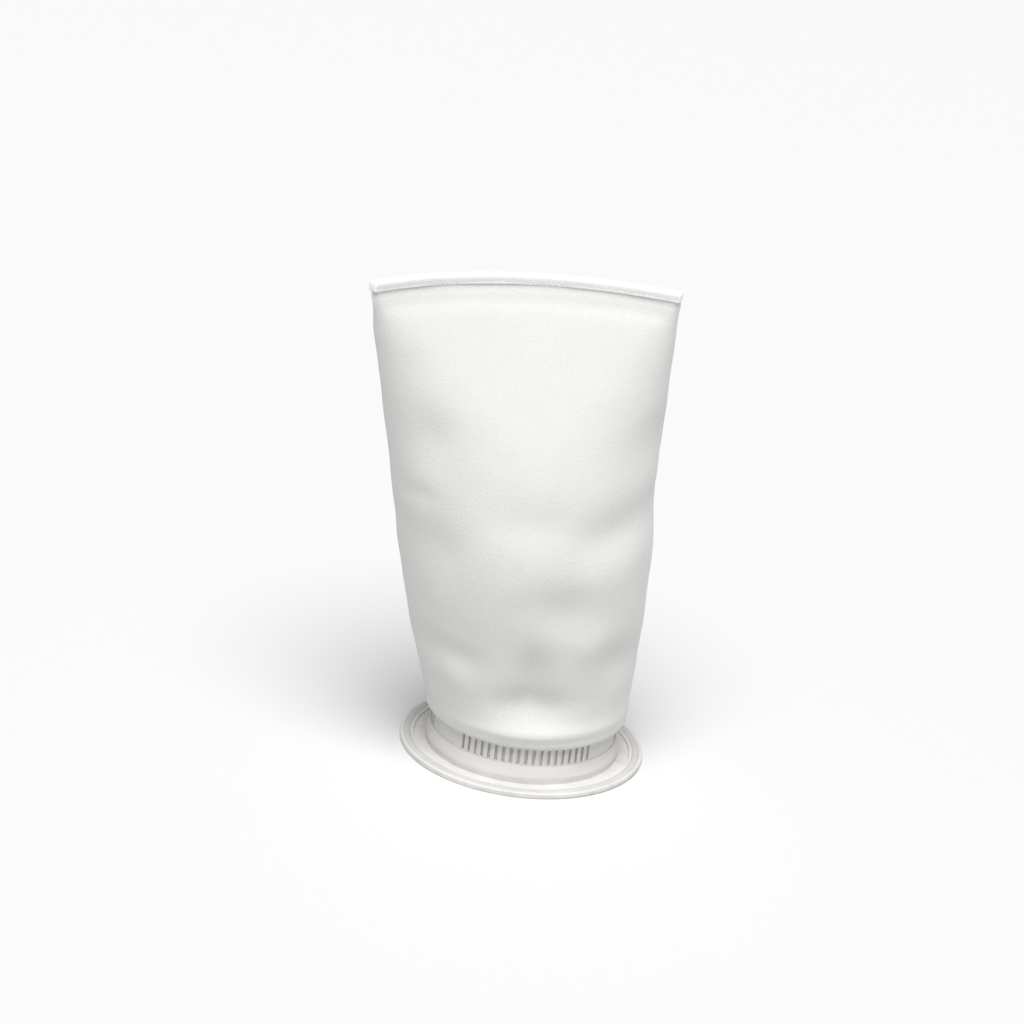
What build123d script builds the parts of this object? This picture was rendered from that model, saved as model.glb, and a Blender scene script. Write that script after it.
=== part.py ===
from build123d import *
from math import asin, cos, degrees, pi, radians, sin, sqrt
import os

# A felt filter bag for a dust collector, standing on its mouth with the sewn end up.
# Frame: origin on the collar's axis at the mouth face, +Z up the bag, X along the flat end seam.
# Every size is in millimetres.

# ---- felt bag ----
bag_radius = 91.0            # outside of the felt tube where it is round
felt = 2.2                   # needle felt thickness
bag_height = 440.0           # mouth face to the top of the bound end
end_bow = 37.0               # how far the end seam's middle lies behind its corners
end_offset = 24.0            # how far the end seam's middle lies behind the collar's axis
lean = 44.0                  # how far the limp bag slumps towards -X at its end
widening_power = 0.8         # how quickly the round tube widens into the flat end
bow_power = 2.0              # how late up the bag the bow sets in
section_points = 32          # points round each felt section
felt_bands = 12              # bands that the shaped height is built from, narrower towards the end
solid_end = 6.0              # height at the flat end where the two walls of felt meet
fold_gap = 0.4               # the turned fold's foot above the neck
fold_leg = 6.0               # straight felt above the turned fold
lap_height = 9.0             # felt turned up beside the cuff, which the cuff seam goes through

# ---- bound end ----
seam_allowance = 8.5         # flat, stitched part of the end
binding = 1.5                # binding tape thickness
binding_gap = 0.05
binding_lift = 0.5           # its lower edge above the foot of the flat part

# ---- collar ----
flange_width = 22.5          # flange beyond the shoulder
flange_plate = 3.2
rim_height = 5.0             # raised band round the flange
rim_width = 12.0
rim_slope = 1.0              # run of the rim's inner slope
rim_round = 1.2
shoulder_width = 4.5         # foot of the shoulder beyond the neck
shoulder_start = 9.0         # where the upright foot turns into the slope
shoulder_height = 18.8
shoulder_ledge = 1.2         # step between the slope and the neck
shoulder_round = 5.0
neck_step = 8.0              # the neck's outside lies this far inside the bag's
neck_wall = 2.6
neck_height = 36.5
neck_round = 0.6
mouth_depth = 6.6            # counterbore that the retainer's rim sits in
mouth_wall = 3.0
slot_groups = 3
slots_per_group = 19
slot_pitch = 4.65            # degrees
slot_width = 2.9
slot_foot = 0.8              # above the shoulder
slot_head = 2.2              # below the neck's top edge
slot_clocking = -11.5        # degrees, turns the slot groups about Z
relief_depth = 1.5           # moulded relief under the flange
relief_from_shoulder = 3.5
relief_from_edge = 4.0
relief_ribs = 32
relief_rib = 1.8

# ---- flange seal ----
seal_width = 6.4
seal_groove = 1.6
seal_proud = 0.9
seal_gap = 0.1
seal_from_edge = 3.0

# ---- mouth cuff and its cord ----
cuff = 2.4                   # felt thickness of the doubled cuff
cuff_gap = 0.1               # cuff to the neck's bore
cuff_recess = 0.6            # cuff's lower edge above the counterbore
cuff_short = 1.0             # cuff's upper edge below the lap's
cord_radius = 1.0
hem_wall = 0.8               # felt round the cord
hem_lift = 4.0               # cord centre above the cuff's lower edge
hem_slope = 1.0              # run of the slopes into the hem
hem_room = 0.2               # clearance round the hem in its groove

# ---- retainer ----
retainer_gap = 0.4           # clearance to the cuff and to the mouth
retainer_recess = 0.6        # its rim's face above the mouth face
retainer_wall = 2.6
barb = 0.6
barb_count = 5
barb_pitch = 4.2
barb_length = 2.6
barb_start = 2.5             # first barb above the rim
lead_in = 0.8
retainer_top_gap = 3.5       # below the neck's top edge
thumb_notches = 4
notch_width = 18.0
notch_depth = 2.6
notch_height = 3.2

# ---- side seam and stitches ----
tape_width = 18.0
tape = 0.9
tape_position = 34.0         # seam centre from the middle of the back
tape_start = 62.0
tape_end_gap = 4.0
thread = 0.45                # thread radius
stitch_length = 3.4
stitch_pitch = 5.0
stitch_row = 6.0             # row to tape centre
stitch_rise = 0.2            # thread centre above the tape's outer face
binding_row = 2.6            # stitch row above the binding's lower edge
cuff_row = 3.5               # stitch row above the fold's lower edge


# ---- derived places ----
neck_radius = bag_radius - neck_step
neck_bore = neck_radius - neck_wall
shoulder_radius = neck_radius + shoulder_width
flange_radius = shoulder_radius + flange_width
rim_inner = flange_radius - rim_width
relief_inner = shoulder_radius + relief_from_shoulder
relief_outer = flange_radius - relief_from_edge
cuff_outer = neck_bore - cuff_gap
cuff_inner = cuff_outer - cuff
cuff_foot = mouth_depth + cuff_recess
fold_outer_radius = (bag_radius - neck_bore) / 2
fold_inner_radius = fold_outer_radius - felt
fold_mid = neck_bore + fold_outer_radius
fold_foot = neck_height + fold_gap
fold_height = fold_foot + fold_outer_radius
lap_top = fold_height + lap_height
cuff_top = lap_top - cuff_short
belly_start = fold_height + fold_leg
seam_foot = bag_height - binding - seam_allowance
shaped_height = seam_foot - belly_start
end_half_arc = pi * bag_radius / 2 - felt / 2
bend_radius = end_half_arc**2 / (2 * end_bow)
bend_centre = (-lean, end_offset - bend_radius)
slab_half = felt + 0.1
binding_half = slab_half + binding_gap + binding
retainer_outer = cuff_inner - retainer_gap
retainer_core = retainer_outer - barb
retainer_bore = retainer_core - retainer_wall
retainer_height = neck_height - retainer_top_gap
mouth_radius = shoulder_radius - mouth_wall
hem_radius = cuff_inner + 2 * hem_wall + 2 * cord_radius
cord_height = cuff_foot + hem_lift


def ring(profile):
    """A solid of revolution about Z from a closed (radius, height) outline in the XZ plane."""
    return revolve(Plane.XZ * make_face(profile), Axis.Z, 360)


def closed(*points):
    return Polyline(*points, close=True)


def circles(body, radius, height):
    """The body's circular edges about Z at one radius and height."""
    found = body.edges().filter_by(GeomType.CIRCLE)
    return [e for e in found if abs(e.radius - radius) < 0.01 and abs(e.arc_center.Z - height) < 0.01]


def polar(radius, angle, height=0.0):
    return (radius * cos(radians(angle)), radius * sin(radians(angle)), height)


# ---- the felt's shape: a round tube that widens into a flat, bowed end of the same girth ----
def half_width(share):
    return bag_radius + (end_half_arc - bag_radius) * share**widening_power


def half_depth(share):
    """The depth that keeps the tube's girth at this width, which ends as the flat seam's."""
    wide, girth = half_width(share), 2 * pi * bag_radius
    low, high = slab_half, wide
    while high - low > 0.01:
        mid = (low + high) / 2
        around = pi * (3 * (wide + mid) - sqrt((3 * wide + mid) * (wide + 3 * mid)))
        low, high = (mid, high) if around < girth else (low, mid)
    return slab_half + (low - slab_half) * (1 - share**12)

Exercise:
Quote the data above verbatim from its first line to the line that includes "# Every size is in millimetres.", with both boundary lines retained.

Output for this exercise:
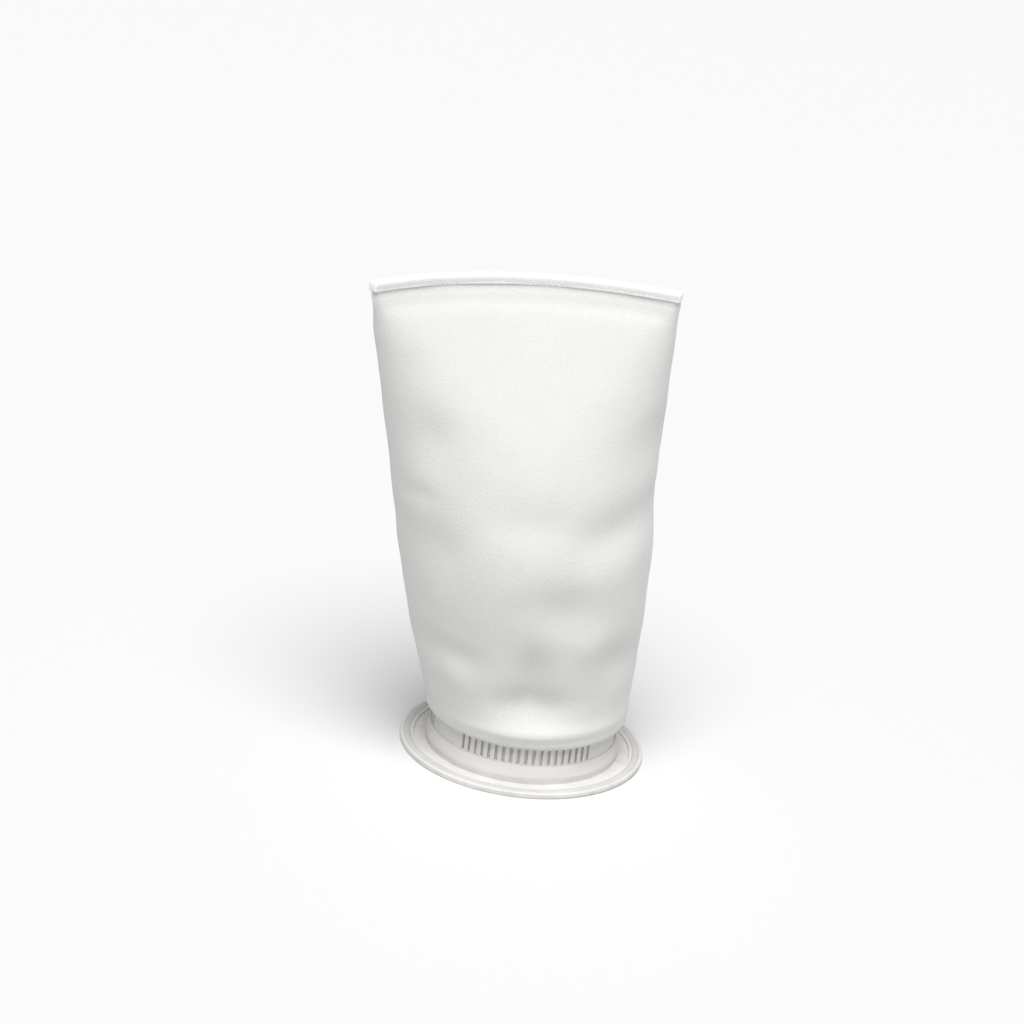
What build123d script builds the parts of this object? This picture was rendered from that model, saved as model.glb, and a Blender scene script. Write that script after it.
=== part.py ===
from build123d import *
from math import asin, cos, degrees, pi, radians, sin, sqrt
import os

# A felt filter bag for a dust collector, standing on its mouth with the sewn end up.
# Frame: origin on the collar's axis at the mouth face, +Z up the bag, X along the flat end seam.
# Every size is in millimetres.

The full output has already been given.